Task goal
Extract each record and reproduce it exactly.

[Parts and joints as JSON]
▶
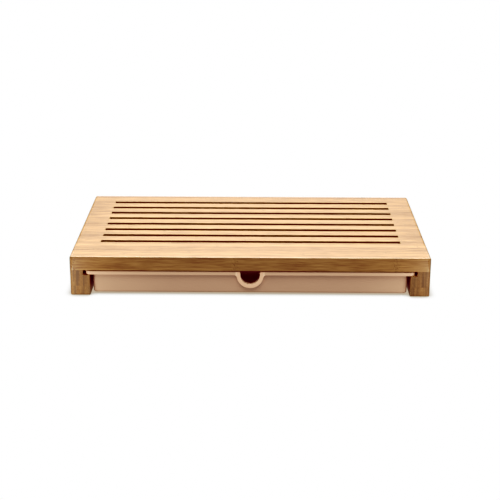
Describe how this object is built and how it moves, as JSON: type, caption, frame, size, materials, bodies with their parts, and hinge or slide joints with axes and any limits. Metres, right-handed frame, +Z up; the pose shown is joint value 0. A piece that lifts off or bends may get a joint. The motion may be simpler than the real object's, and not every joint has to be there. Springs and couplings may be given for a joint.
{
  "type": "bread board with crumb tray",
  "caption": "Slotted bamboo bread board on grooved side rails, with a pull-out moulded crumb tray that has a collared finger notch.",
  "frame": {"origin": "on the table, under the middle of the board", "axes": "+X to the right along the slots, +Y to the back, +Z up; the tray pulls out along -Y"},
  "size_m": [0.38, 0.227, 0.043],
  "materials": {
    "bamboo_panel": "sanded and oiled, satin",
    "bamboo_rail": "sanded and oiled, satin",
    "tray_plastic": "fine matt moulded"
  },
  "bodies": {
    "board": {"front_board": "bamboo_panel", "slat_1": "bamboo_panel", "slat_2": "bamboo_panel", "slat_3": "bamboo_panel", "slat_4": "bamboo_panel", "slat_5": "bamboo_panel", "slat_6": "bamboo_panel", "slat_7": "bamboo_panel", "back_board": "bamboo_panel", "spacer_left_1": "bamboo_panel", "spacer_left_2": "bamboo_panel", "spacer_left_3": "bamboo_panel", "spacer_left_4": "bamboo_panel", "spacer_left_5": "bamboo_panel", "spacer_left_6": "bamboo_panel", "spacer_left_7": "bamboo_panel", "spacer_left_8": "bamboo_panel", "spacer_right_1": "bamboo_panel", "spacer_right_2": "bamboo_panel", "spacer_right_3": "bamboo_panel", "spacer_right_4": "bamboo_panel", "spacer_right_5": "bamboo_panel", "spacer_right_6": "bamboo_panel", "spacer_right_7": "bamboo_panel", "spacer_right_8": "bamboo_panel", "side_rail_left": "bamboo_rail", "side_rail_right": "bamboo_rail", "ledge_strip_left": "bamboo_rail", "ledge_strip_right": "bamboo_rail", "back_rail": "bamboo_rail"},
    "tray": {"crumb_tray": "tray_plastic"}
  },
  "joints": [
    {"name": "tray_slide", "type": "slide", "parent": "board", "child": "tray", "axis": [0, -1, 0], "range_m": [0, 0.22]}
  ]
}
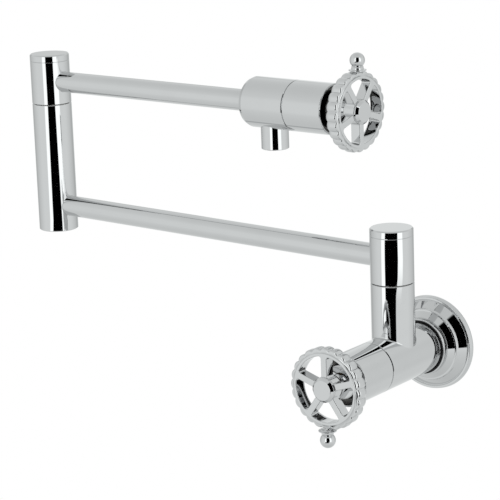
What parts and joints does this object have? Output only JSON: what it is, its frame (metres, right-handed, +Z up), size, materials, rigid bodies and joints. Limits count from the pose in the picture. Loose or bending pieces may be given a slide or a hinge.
◀
Response to this task
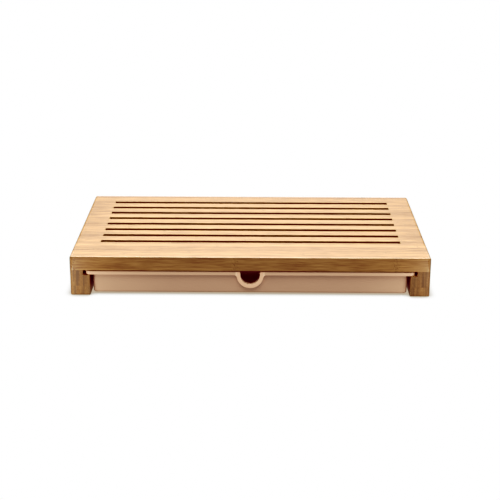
Describe how this object is built and how it moves, as JSON: type, caption, frame, size, materials, bodies with their parts, and hinge or slide joints with axes and any limits. Metres, right-handed frame, +Z up; the pose shown is joint value 0. A piece that lifts off or bends may get a joint. The motion may be simpler than the real object's, and not every joint has to be there. Springs and couplings may be given for a joint.
{
  "type": "bread board with crumb tray",
  "caption": "Slotted bamboo bread board on grooved side rails, with a pull-out moulded crumb tray that has a collared finger notch.",
  "frame": {"origin": "on the table, under the middle of the board", "axes": "+X to the right along the slots, +Y to the back, +Z up; the tray pulls out along -Y"},
  "size_m": [0.38, 0.227, 0.043],
  "materials": {
    "bamboo_panel": "sanded and oiled, satin",
    "bamboo_rail": "sanded and oiled, satin",
    "tray_plastic": "fine matt moulded"
  },
  "bodies": {
    "board": {"front_board": "bamboo_panel", "slat_1": "bamboo_panel", "slat_2": "bamboo_panel", "slat_3": "bamboo_panel", "slat_4": "bamboo_panel", "slat_5": "bamboo_panel", "slat_6": "bamboo_panel", "slat_7": "bamboo_panel", "back_board": "bamboo_panel", "spacer_left_1": "bamboo_panel", "spacer_left_2": "bamboo_panel", "spacer_left_3": "bamboo_panel", "spacer_left_4": "bamboo_panel", "spacer_left_5": "bamboo_panel", "spacer_left_6": "bamboo_panel", "spacer_left_7": "bamboo_panel", "spacer_left_8": "bamboo_panel", "spacer_right_1": "bamboo_panel", "spacer_right_2": "bamboo_panel", "spacer_right_3": "bamboo_panel", "spacer_right_4": "bamboo_panel", "spacer_right_5": "bamboo_panel", "spacer_right_6": "bamboo_panel", "spacer_right_7": "bamboo_panel", "spacer_right_8": "bamboo_panel", "side_rail_left": "bamboo_rail", "side_rail_right": "bamboo_rail", "ledge_strip_left": "bamboo_rail", "ledge_strip_right": "bamboo_rail", "back_rail": "bamboo_rail"},
    "tray": {"crumb_tray": "tray_plastic"}
  },
  "joints": [
    {"name": "tray_slide", "type": "slide", "parent": "board", "child": "tray", "axis": [0, -1, 0], "range_m": [0, 0.22]}
  ]
}
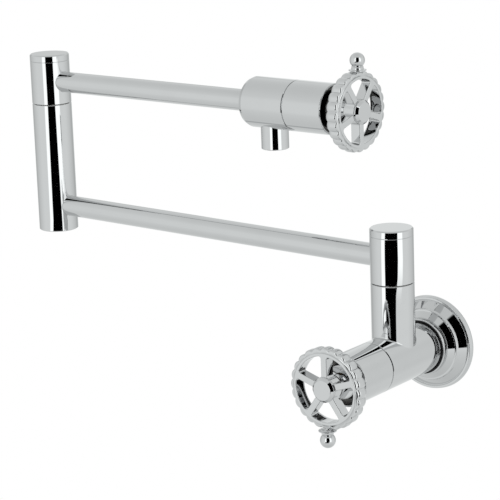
What parts and joints does this object have? Output only JSON: what it is, its frame (metres, right-handed, +Z up), size, materials, rigid bodies and joints. Limits count from the pose in the picture. Loose or bending pieces may be given a slide or a hinge.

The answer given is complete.